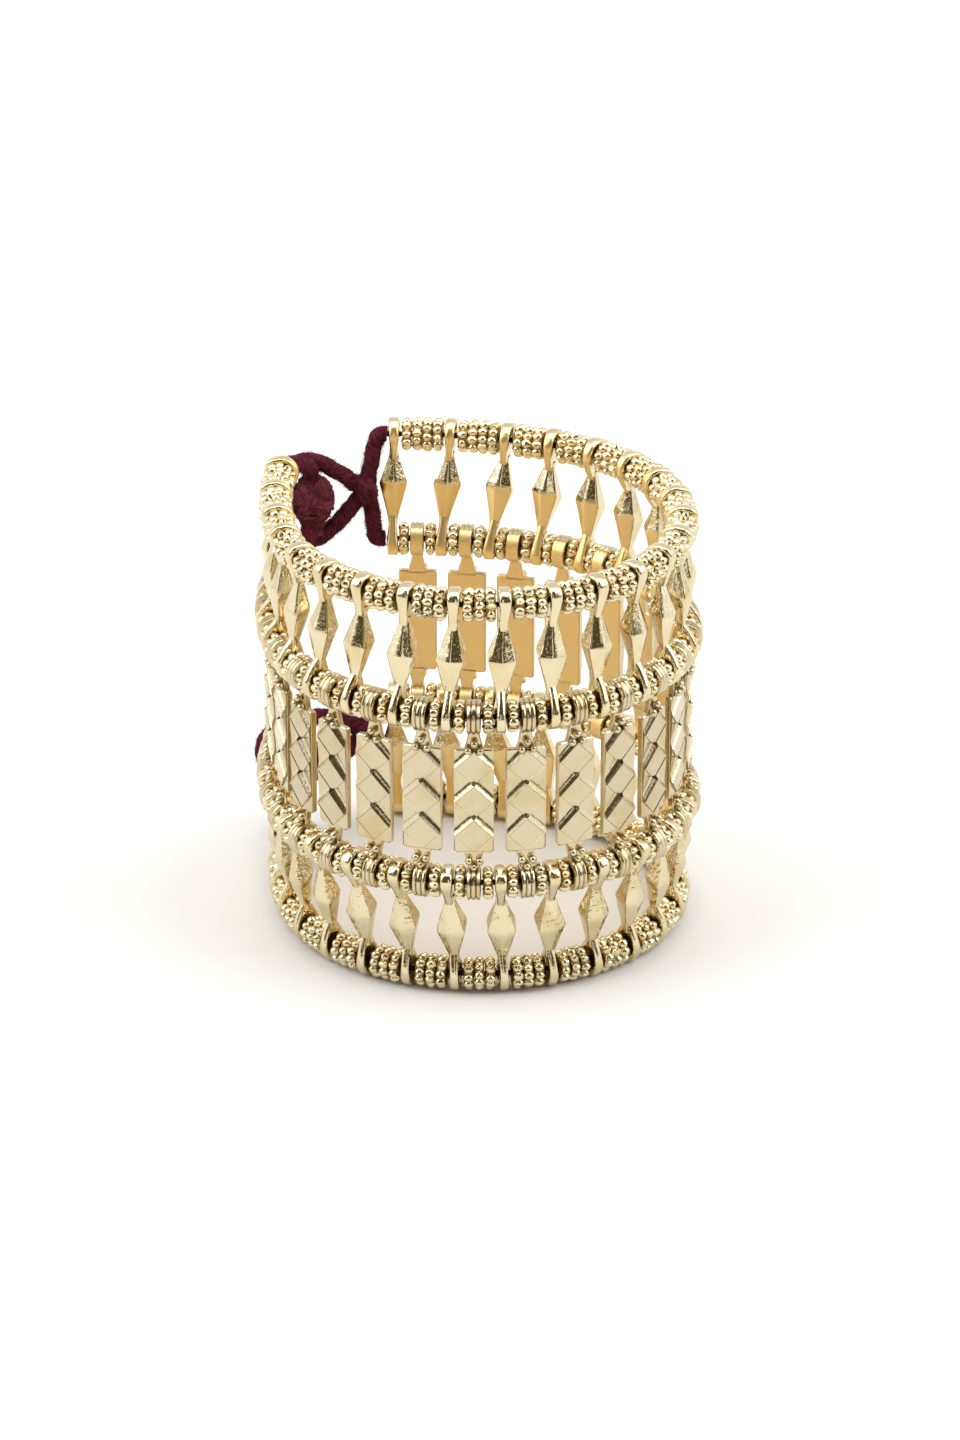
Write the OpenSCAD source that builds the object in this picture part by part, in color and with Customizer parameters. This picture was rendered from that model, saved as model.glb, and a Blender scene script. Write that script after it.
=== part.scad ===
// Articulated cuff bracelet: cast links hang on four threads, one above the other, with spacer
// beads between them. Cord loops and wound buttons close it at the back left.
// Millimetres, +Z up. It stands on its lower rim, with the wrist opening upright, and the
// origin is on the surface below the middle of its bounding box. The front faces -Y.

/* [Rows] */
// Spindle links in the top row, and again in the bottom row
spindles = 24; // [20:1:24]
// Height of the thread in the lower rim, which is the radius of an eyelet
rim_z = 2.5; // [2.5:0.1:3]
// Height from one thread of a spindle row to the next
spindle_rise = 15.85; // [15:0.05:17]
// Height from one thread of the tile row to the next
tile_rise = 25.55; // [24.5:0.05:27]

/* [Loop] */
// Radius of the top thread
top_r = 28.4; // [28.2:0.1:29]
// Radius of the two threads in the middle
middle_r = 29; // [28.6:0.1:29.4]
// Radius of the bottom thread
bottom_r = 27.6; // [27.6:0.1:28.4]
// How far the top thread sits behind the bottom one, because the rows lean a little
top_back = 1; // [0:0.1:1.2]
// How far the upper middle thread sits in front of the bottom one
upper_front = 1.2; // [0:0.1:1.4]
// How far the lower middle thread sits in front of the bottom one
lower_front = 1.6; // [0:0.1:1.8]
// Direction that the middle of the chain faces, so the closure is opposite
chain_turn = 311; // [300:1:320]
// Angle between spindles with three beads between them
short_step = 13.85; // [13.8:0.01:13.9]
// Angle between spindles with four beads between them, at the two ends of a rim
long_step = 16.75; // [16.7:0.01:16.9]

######

§ Aim of the task:
From the listing above, extract every line exactly as it stands.

§ Solution for this task:
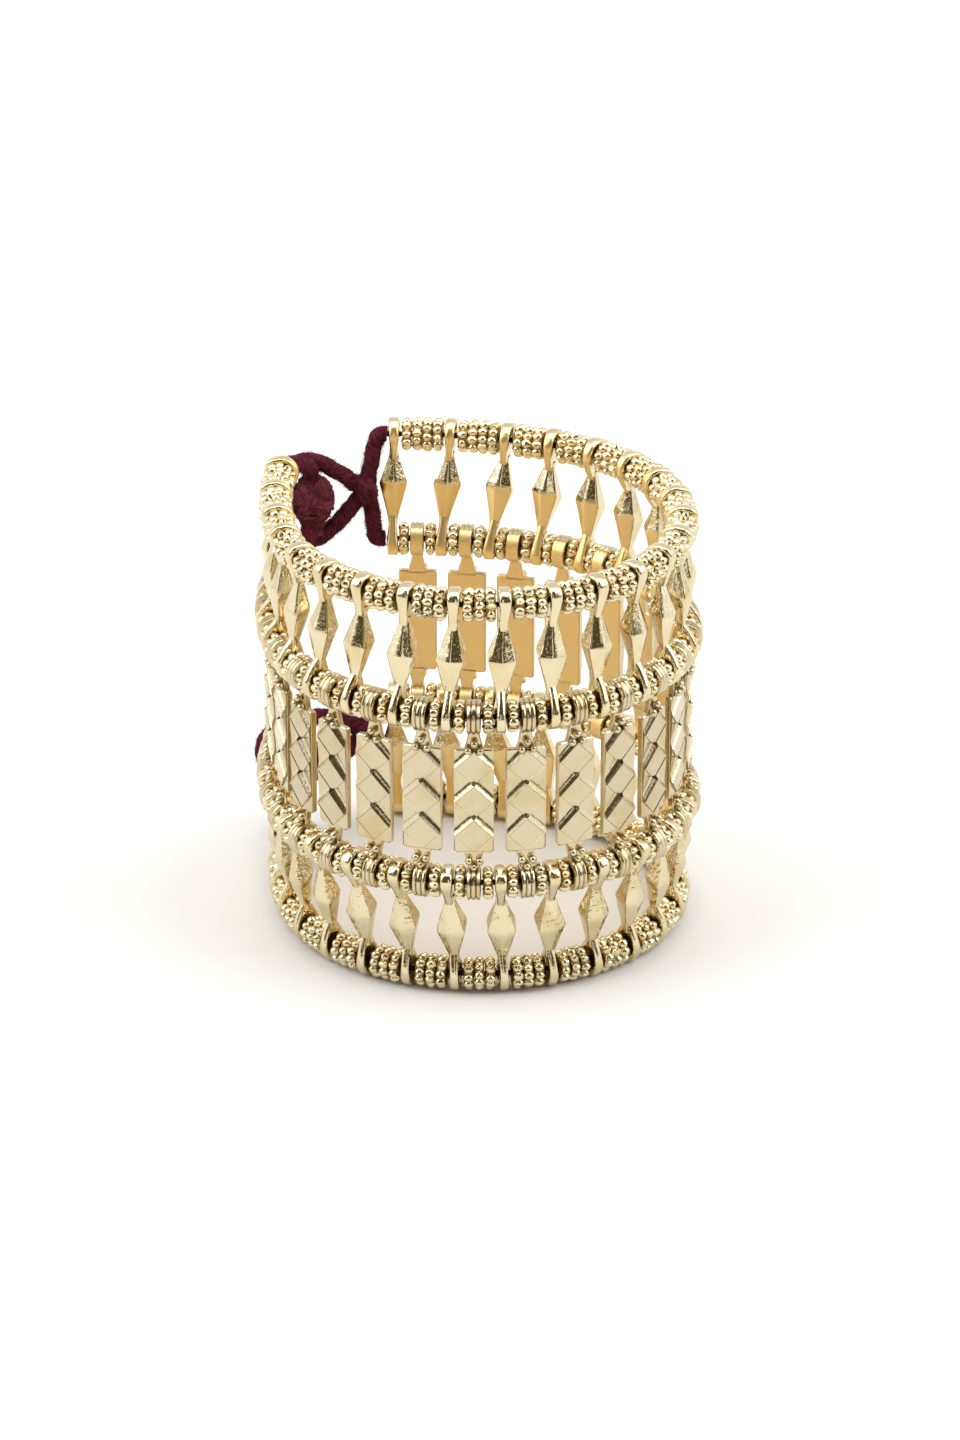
Write the OpenSCAD source that builds the object in this picture part by part, in color and with Customizer parameters. This picture was rendered from that model, saved as model.glb, and a Blender scene script. Write that script after it.
=== part.scad ===
// Articulated cuff bracelet: cast links hang on four threads, one above the other, with spacer
// beads between them. Cord loops and wound buttons close it at the back left.
// Millimetres, +Z up. It stands on its lower rim, with the wrist opening upright, and the
// origin is on the surface below the middle of its bounding box. The front faces -Y.

/* [Rows] */
// Spindle links in the top row, and again in the bottom row
spindles = 24; // [20:1:24]
// Height of the thread in the lower rim, which is the radius of an eyelet
rim_z = 2.5; // [2.5:0.1:3]
// Height from one thread of a spindle row to the next
spindle_rise = 15.85; // [15:0.05:17]
// Height from one thread of the tile row to the next
tile_rise = 25.55; // [24.5:0.05:27]

/* [Loop] */
// Radius of the top thread
top_r = 28.4; // [28.2:0.1:29]
// Radius of the two threads in the middle
middle_r = 29; // [28.6:0.1:29.4]
// Radius of the bottom thread
bottom_r = 27.6; // [27.6:0.1:28.4]
// How far the top thread sits behind the bottom one, because the rows lean a little
top_back = 1; // [0:0.1:1.2]
// How far the upper middle thread sits in front of the bottom one
upper_front = 1.2; // [0:0.1:1.4]
// How far the lower middle thread sits in front of the bottom one
lower_front = 1.6; // [0:0.1:1.8]
// Direction that the middle of the chain faces, so the closure is opposite
chain_turn = 311; // [300:1:320]
// Angle between spindles with three beads between them
short_step = 13.85; // [13.8:0.01:13.9]
// Angle between spindles with four beads between them, at the two ends of a rim
long_step = 16.75; // [16.7:0.01:16.9]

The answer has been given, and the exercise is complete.